Ain't Gone Back to Barstow (c) 2009 Words, Music & Guitar by Lance Frank
Barstow was big during the hay day of rail travel. Now it is mostly known as a rest stop for motorist on their way to and from the entertainment meccas of Las Vegas and Los Angeles. I first learned of it during the early 1980s while working as a photo journalist in Vegas with Hollywood aspirations. I never lived there but it always seemed an appropriate metaphor for being stuck in the middle of nowhere physically, mentally or both.
I worked freelance Radio and TV in L.A. but never did make it in Hollywood. My "Barstow" was being stuck working as a 60/hr a week retail manager for 15 years. When I finally broke free to start my own Internet business it failed miserably. Bankrupt and on the verge of foreclosure I had to find some way to make money and I didn't want to go "Back to "Barstow." Unfortunately, I had to for a couple years until my real estate business was able to support me. For more about what I was think and feeling during this period listen to my tunes“Ben Hur’s Blues” and “Second Class Citizen Blues.”
An even greater contributing factor to my bankruptcy was the need for major kidney surgery at the time. I had never had major surgery before so questions of life, death, the existence of GOD, and the human condition were on my mind, not to mention a thorough review of the course of my own life. The companion video was taken on my last road trip to Vegas before the surgery. The sign posts along I-15 stand out like moral markers in the vast emptiness of the desert, itself a metaphor for existence.

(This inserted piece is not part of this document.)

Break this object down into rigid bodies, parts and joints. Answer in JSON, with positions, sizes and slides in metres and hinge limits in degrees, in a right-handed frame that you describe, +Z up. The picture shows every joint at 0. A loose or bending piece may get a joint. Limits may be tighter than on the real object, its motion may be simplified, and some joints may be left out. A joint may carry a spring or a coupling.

The symbolism of the "pillar of fire" should need no explanation. Yep. This was one of the darkest periods of my life if not the nadir.
When I first wrote the tune I had sold all my guitars to make ends meet, so the first version below was recorded acapella. When I was finally able to buy one of my guitars back, I was amazed that I was immediately able to play it without any effort at all. That’s probably because all the bits and pieces of it were still floating around in my head from playing all manner of blues and rock and roll tunes from Jimi Hendrix’s “Voodoo Child” to Creams version of Albert Kings “Born Under A Bad Sign” to The Eagles “Life in The Fast Lane.”
The third verse begins with “Most of us live lives of quiet desperation...” and is a quote from Henry David Thoreau, but when I sing it I want to imitate Bob Dylan. I’m not sure why. It might be a secondary intuitive reference to Woody Guthrie who is said to have influenced Dylan and many other Pop Folk heroes. Guthrie was a champion of the working class during the great depression and most likely “rode the rails” through Barstow at one time or another. The rest of the Thoreau quote goes "...and die with the song still in them." Fortunately, I did not die from the kidney surgery or the heart attack I had some years later. I am glad to have been able to get this and my other songs out of me in time to share with you before my ultimate demise...whenever that turns out to be.